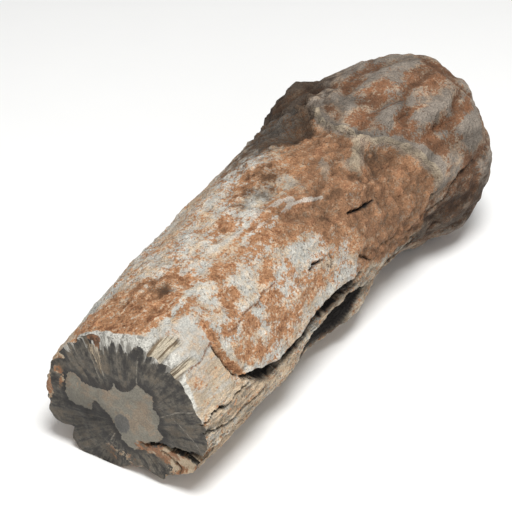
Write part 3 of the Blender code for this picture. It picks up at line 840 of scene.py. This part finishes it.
def face_marks(y, z, rim_gap, deep, raised):
    """What an end's colours are made from, in mm or from 0 to 1."""
    (py, pz), half_y, half_z, tilt = PITH
    c, s = math.cos(math.radians(tilt)), math.sin(math.radians(tilt))
    along, across = (y - py) * c + (z - pz) * s, (z - pz) * c - (y - py) * s
    gaps = {
        "tan": inside_distance(y, z, TAN_OUTLINE),
        "pith": (1.0 - np.hypot(along / half_y, across / half_z)) * half_y,
        "wedge": inside_distance(y, z, WEDGE),
        "strip": inside_distance(y, z, WEDGE_STRIP),
        "vein": np.min([path_distance(y, z, line)[0] for line in FACE_VEINS], axis=0),
        "rim": rim_gap,
        "white": inside_distance(y, z, PALE_TOP),
    }
    return {
        **{name: np.clip(gap, -20.0, 20.0) for name, gap in gaps.items()},
        "stain": limited(spots(y, z, FACE_STAINS, 3)),
        "dim": limited(spots(y, z, FACE_DIM, 3)),
        # Painted shade and light: low places on the ends are darkened and raised ones lightened.
        "relief": limited(0.5 + 0.6 * raised),
        # Painted shade: near black in the deep cracks of the cut face.
        "crack": limited(deep / 2.5),
    }


def end_surface(rim, count, outward, mounds, dome, cracked):
    """Rings of points from the rim to near the middle, with their colour values."""
    middle = rim.mean(axis=0)
    share = (1.0 - np.arange(count) / count)[:, None]
    points = middle + (rim - middle)[None] * share[..., None]
    y, z = points[..., 1], points[..., 2]
    bulge = dome * (1.0 - share**2) + spots(y, z, mounds, 2)
    rim_gap = np.linalg.norm((rim - middle)[:, 1:], axis=1)[None] * (1.0 - share)
    raised = 0.5 * noise_over(points, 6.0, 3.3) + 0.25 * noise_over(points, 2.4, 6.1)
    if not cracked:
        raised *= 4.0
        raised -= 1.6 * ease((0.4 - pits_over(points, 9.0, 1.7)) / 0.3)
    bulge += END_WEATHERING[1] * noise_over(points, END_WEATHERING[0]) + raised
    wobble = noise_over(points, 3.0, 2.7)
    deep = face_crack_depth(y, z, wobble, rim_gap) if cracked else np.zeros_like(y)
    flat_x = rim[None, :, 0] * share**3 + middle[0] * (1.0 - share**3)
    points[..., 0] = flat_x + outward * (bulge * ease(rim_gap / 2.0) - deep)
    return points[1:], face_marks(y, z, rim_gap, deep, raised)


def grid_faces(ring_count):
    """Four corners of each face between rings that follow each other in the point list."""
    ring = np.arange(ring_count - 1)[:, None] * COLUMNS
    here = np.arange(COLUMNS)[None]
    there = (here + 1) % COLUMNS
    above = ring + COLUMNS
    return np.stack([ring + here, above + here, above + there, ring + there], -1).reshape(-1, 4)


def tip_faces(tip, ring_start, flip):
    """Three corners of each face between a ring and the point in its middle."""
    here = np.arange(COLUMNS)
    there = (here + 1) % COLUMNS
    pair = (there, here) if flip else (here, there)
    return [(tip, ring_start + int(a), ring_start + int(b)) for a, b in zip(*pair)]


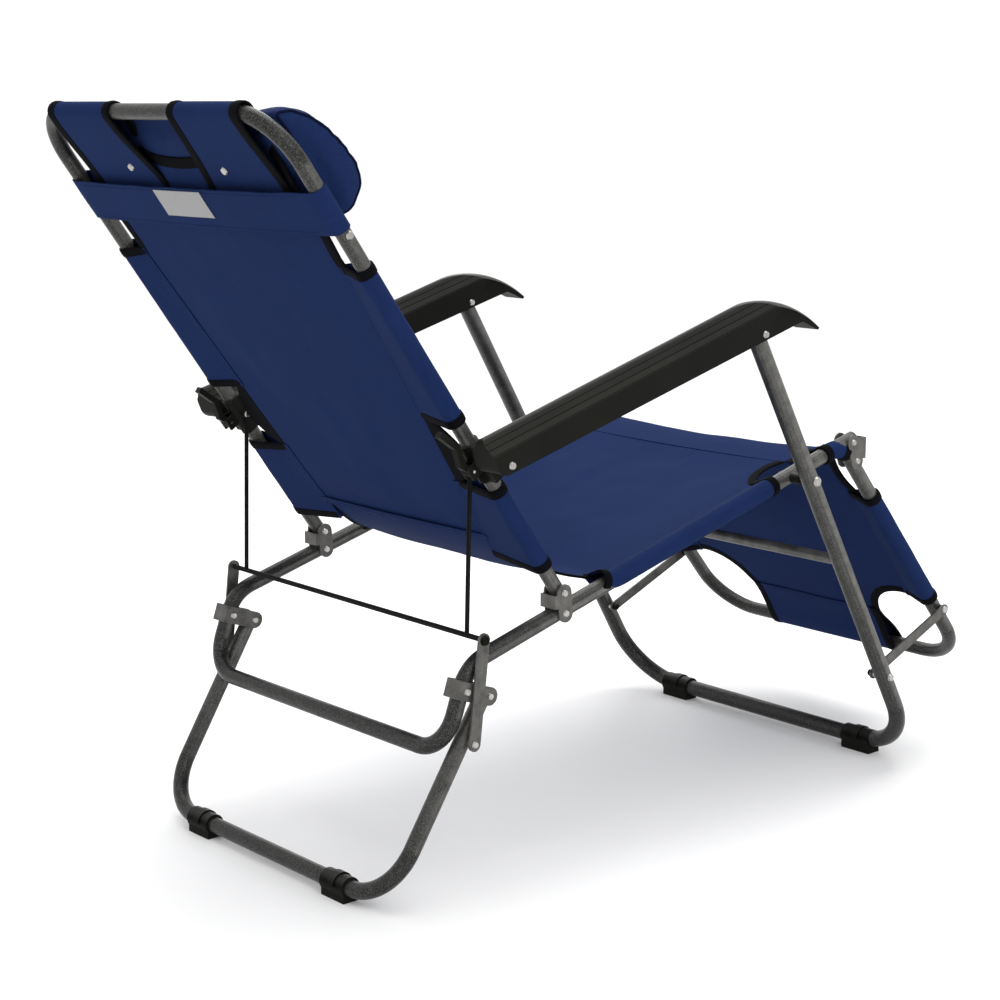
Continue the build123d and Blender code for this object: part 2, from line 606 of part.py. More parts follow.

★ ★ ★

Extract the complete listing verbatim.

### EXERCISE RESPONSE
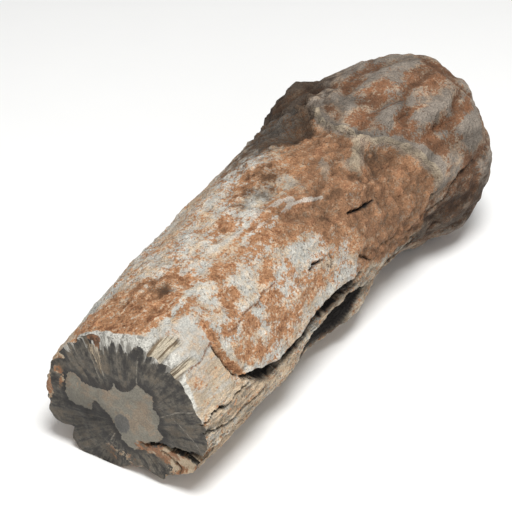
Write part 3 of the Blender code for this picture. It picks up at line 840 of scene.py. This part finishes it.
def face_marks(y, z, rim_gap, deep, raised):
    """What an end's colours are made from, in mm or from 0 to 1."""
    (py, pz), half_y, half_z, tilt = PITH
    c, s = math.cos(math.radians(tilt)), math.sin(math.radians(tilt))
    along, across = (y - py) * c + (z - pz) * s, (z - pz) * c - (y - py) * s
    gaps = {
        "tan": inside_distance(y, z, TAN_OUTLINE),
        "pith": (1.0 - np.hypot(along / half_y, across / half_z)) * half_y,
        "wedge": inside_distance(y, z, WEDGE),
        "strip": inside_distance(y, z, WEDGE_STRIP),
        "vein": np.min([path_distance(y, z, line)[0] for line in FACE_VEINS], axis=0),
        "rim": rim_gap,
        "white": inside_distance(y, z, PALE_TOP),
    }
    return {
        **{name: np.clip(gap, -20.0, 20.0) for name, gap in gaps.items()},
        "stain": limited(spots(y, z, FACE_STAINS, 3)),
        "dim": limited(spots(y, z, FACE_DIM, 3)),
        # Painted shade and light: low places on the ends are darkened and raised ones lightened.
        "relief": limited(0.5 + 0.6 * raised),
        # Painted shade: near black in the deep cracks of the cut face.
        "crack": limited(deep / 2.5),
    }


def end_surface(rim, count, outward, mounds, dome, cracked):
    """Rings of points from the rim to near the middle, with their colour values."""
    middle = rim.mean(axis=0)
    share = (1.0 - np.arange(count) / count)[:, None]
    points = middle + (rim - middle)[None] * share[..., None]
    y, z = points[..., 1], points[..., 2]
    bulge = dome * (1.0 - share**2) + spots(y, z, mounds, 2)
    rim_gap = np.linalg.norm((rim - middle)[:, 1:], axis=1)[None] * (1.0 - share)
    raised = 0.5 * noise_over(points, 6.0, 3.3) + 0.25 * noise_over(points, 2.4, 6.1)
    if not cracked:
        raised *= 4.0
        raised -= 1.6 * ease((0.4 - pits_over(points, 9.0, 1.7)) / 0.3)
    bulge += END_WEATHERING[1] * noise_over(points, END_WEATHERING[0]) + raised
    wobble = noise_over(points, 3.0, 2.7)
    deep = face_crack_depth(y, z, wobble, rim_gap) if cracked else np.zeros_like(y)
    flat_x = rim[None, :, 0] * share**3 + middle[0] * (1.0 - share**3)
    points[..., 0] = flat_x + outward * (bulge * ease(rim_gap / 2.0) - deep)
    return points[1:], face_marks(y, z, rim_gap, deep, raised)


def grid_faces(ring_count):
    """Four corners of each face between rings that follow each other in the point list."""
    ring = np.arange(ring_count - 1)[:, None] * COLUMNS
    here = np.arange(COLUMNS)[None]
    there = (here + 1) % COLUMNS
    above = ring + COLUMNS
    return np.stack([ring + here, above + here, above + there, ring + there], -1).reshape(-1, 4)


def tip_faces(tip, ring_start, flip):
    """Three corners of each face between a ring and the point in its middle."""
    here = np.arange(COLUMNS)
    there = (here + 1) % COLUMNS
    pair = (there, here) if flip else (here, there)
    return [(tip, ring_start + int(a), ring_start + int(b)) for a, b in zip(*pair)]


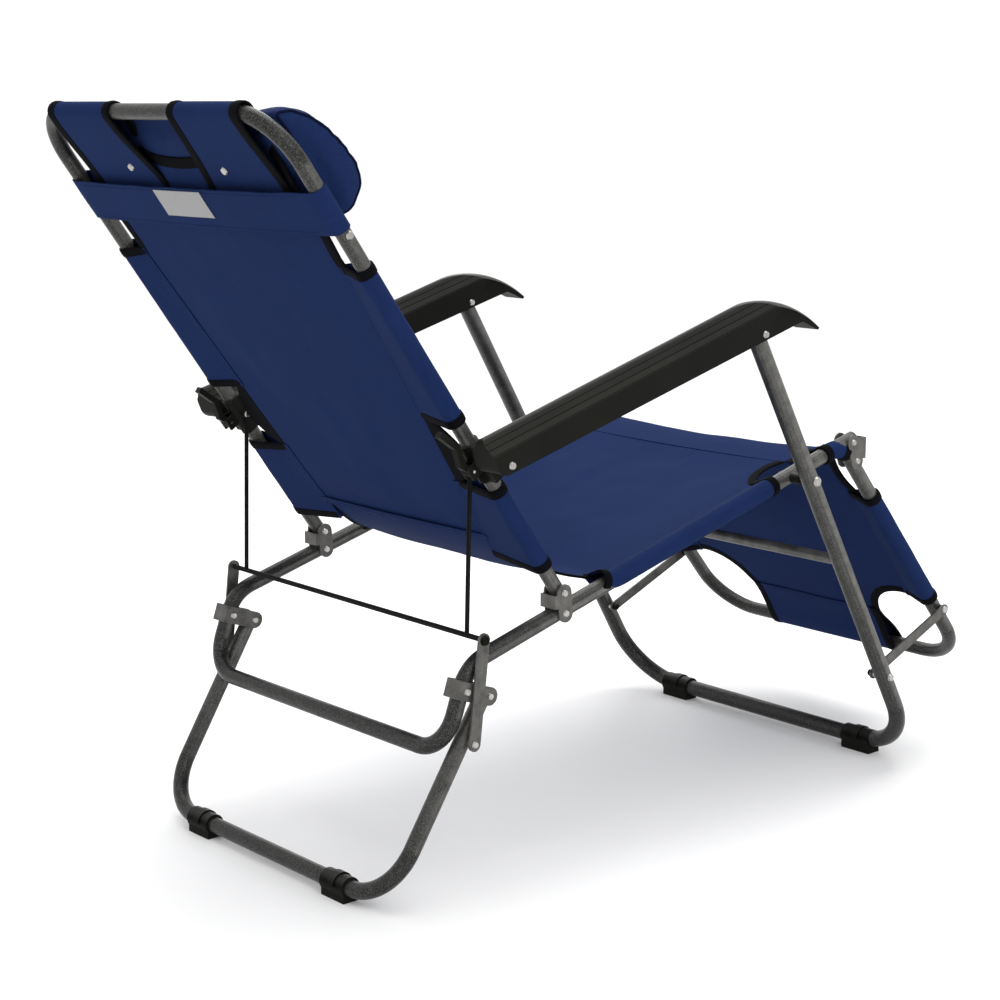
Continue the build123d and Blender code for this object: part 2, from line 606 of part.py. More parts follow.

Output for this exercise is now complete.